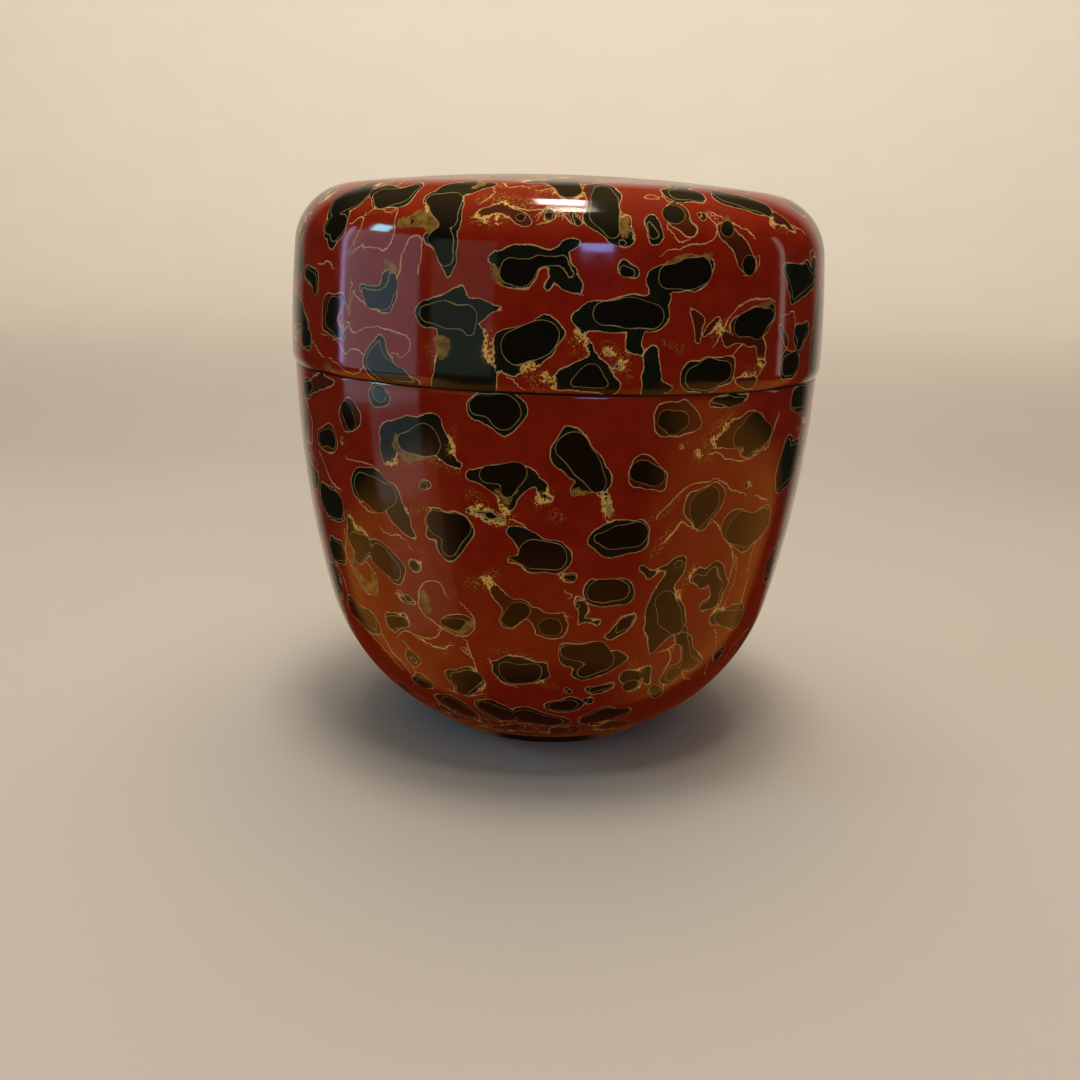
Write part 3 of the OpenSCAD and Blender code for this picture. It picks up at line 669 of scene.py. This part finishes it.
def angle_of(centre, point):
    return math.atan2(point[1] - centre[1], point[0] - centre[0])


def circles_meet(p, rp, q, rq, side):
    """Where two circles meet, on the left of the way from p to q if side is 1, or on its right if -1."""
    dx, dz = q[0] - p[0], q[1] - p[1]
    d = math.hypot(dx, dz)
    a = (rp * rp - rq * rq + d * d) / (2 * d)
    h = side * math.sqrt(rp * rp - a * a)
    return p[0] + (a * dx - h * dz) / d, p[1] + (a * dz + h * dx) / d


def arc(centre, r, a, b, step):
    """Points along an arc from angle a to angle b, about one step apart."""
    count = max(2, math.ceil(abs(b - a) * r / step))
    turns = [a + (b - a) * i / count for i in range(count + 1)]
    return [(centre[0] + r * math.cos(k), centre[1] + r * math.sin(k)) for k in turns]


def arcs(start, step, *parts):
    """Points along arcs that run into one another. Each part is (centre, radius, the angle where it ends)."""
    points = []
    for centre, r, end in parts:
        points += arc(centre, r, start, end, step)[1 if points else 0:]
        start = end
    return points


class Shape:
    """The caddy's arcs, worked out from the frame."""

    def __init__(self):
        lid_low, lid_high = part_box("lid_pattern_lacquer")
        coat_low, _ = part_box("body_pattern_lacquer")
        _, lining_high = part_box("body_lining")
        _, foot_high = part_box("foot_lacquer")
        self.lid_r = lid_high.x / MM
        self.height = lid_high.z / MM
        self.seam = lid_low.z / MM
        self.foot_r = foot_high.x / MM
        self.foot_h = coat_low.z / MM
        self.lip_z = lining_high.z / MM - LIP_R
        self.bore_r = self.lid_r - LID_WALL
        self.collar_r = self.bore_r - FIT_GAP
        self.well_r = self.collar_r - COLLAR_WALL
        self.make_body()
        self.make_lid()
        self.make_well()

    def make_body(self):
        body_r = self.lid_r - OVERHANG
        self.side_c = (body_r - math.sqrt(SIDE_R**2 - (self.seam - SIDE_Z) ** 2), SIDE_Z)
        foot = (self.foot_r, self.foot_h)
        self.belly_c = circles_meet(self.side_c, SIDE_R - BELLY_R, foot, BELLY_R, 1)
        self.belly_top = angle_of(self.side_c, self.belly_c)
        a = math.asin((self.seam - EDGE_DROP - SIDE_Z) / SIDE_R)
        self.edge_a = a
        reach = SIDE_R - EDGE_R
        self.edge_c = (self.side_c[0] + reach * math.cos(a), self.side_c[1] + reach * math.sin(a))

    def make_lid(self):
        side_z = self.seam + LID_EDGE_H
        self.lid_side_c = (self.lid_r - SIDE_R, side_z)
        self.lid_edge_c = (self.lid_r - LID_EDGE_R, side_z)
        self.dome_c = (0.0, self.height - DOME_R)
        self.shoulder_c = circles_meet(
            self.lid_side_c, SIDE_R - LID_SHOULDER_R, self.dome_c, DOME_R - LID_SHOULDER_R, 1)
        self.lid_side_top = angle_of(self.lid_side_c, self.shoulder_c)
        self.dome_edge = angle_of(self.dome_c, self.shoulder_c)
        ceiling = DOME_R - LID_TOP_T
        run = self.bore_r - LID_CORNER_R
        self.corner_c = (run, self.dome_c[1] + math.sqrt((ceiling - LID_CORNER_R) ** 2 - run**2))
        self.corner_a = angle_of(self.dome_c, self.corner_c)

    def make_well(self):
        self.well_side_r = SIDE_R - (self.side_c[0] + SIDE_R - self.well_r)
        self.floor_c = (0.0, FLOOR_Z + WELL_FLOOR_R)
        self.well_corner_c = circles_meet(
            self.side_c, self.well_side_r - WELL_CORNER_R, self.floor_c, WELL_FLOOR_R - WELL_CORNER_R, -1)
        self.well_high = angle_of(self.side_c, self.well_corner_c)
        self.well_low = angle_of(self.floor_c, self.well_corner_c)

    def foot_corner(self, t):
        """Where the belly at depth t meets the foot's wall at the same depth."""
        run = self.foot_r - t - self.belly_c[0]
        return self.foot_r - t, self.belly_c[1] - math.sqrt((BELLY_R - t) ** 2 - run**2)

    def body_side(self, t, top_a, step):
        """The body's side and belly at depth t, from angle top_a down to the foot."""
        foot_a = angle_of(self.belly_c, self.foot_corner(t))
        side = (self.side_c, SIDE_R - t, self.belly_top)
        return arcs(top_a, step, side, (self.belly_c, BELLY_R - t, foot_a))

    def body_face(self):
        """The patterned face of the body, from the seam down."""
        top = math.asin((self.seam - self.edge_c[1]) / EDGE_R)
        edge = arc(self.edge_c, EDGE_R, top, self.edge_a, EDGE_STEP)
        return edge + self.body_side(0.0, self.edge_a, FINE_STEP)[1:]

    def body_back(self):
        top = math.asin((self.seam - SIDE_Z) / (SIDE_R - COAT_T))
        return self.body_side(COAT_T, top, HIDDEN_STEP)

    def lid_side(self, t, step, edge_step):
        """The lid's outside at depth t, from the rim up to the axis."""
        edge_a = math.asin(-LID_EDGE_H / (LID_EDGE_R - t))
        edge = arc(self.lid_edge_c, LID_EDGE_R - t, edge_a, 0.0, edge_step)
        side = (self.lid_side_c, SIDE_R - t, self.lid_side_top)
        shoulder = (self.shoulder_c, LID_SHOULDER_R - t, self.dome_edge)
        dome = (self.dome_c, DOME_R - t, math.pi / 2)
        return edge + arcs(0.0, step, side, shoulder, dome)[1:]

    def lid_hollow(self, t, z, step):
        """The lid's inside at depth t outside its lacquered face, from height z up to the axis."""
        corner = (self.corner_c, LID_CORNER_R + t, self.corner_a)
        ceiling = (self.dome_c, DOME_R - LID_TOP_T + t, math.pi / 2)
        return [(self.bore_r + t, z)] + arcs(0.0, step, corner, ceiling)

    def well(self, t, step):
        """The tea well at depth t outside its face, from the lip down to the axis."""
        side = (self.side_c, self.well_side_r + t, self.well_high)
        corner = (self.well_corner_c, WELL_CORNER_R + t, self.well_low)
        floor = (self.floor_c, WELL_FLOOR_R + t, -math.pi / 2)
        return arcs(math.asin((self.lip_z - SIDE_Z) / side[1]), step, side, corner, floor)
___
SET PROBLEM
Exactly as written, please reproduce the lines from the first line of the data to the line containing "return [(centre[0] +", inclusive, and nothing else.

FINISHED ANSWER
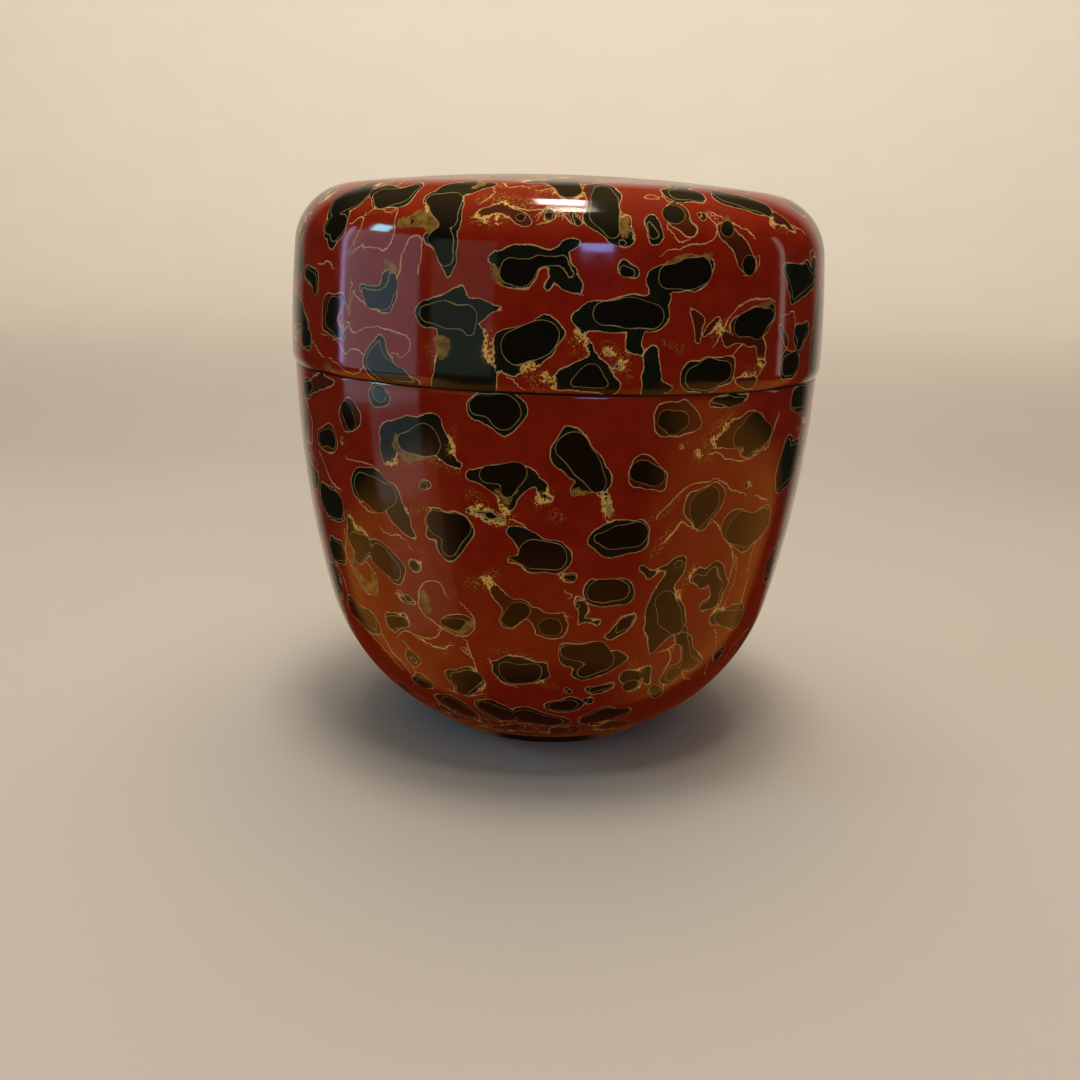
Write part 3 of the OpenSCAD and Blender code for this picture. It picks up at line 669 of scene.py. This part finishes it.
def angle_of(centre, point):
    return math.atan2(point[1] - centre[1], point[0] - centre[0])


def circles_meet(p, rp, q, rq, side):
    """Where two circles meet, on the left of the way from p to q if side is 1, or on its right if -1."""
    dx, dz = q[0] - p[0], q[1] - p[1]
    d = math.hypot(dx, dz)
    a = (rp * rp - rq * rq + d * d) / (2 * d)
    h = side * math.sqrt(rp * rp - a * a)
    return p[0] + (a * dx - h * dz) / d, p[1] + (a * dz + h * dx) / d


def arc(centre, r, a, b, step):
    """Points along an arc from angle a to angle b, about one step apart."""
    count = max(2, math.ceil(abs(b - a) * r / step))
    turns = [a + (b - a) * i / count for i in range(count + 1)]
    return [(centre[0] + r * math.cos(k), centre[1] + r * math.sin(k)) for k in turns]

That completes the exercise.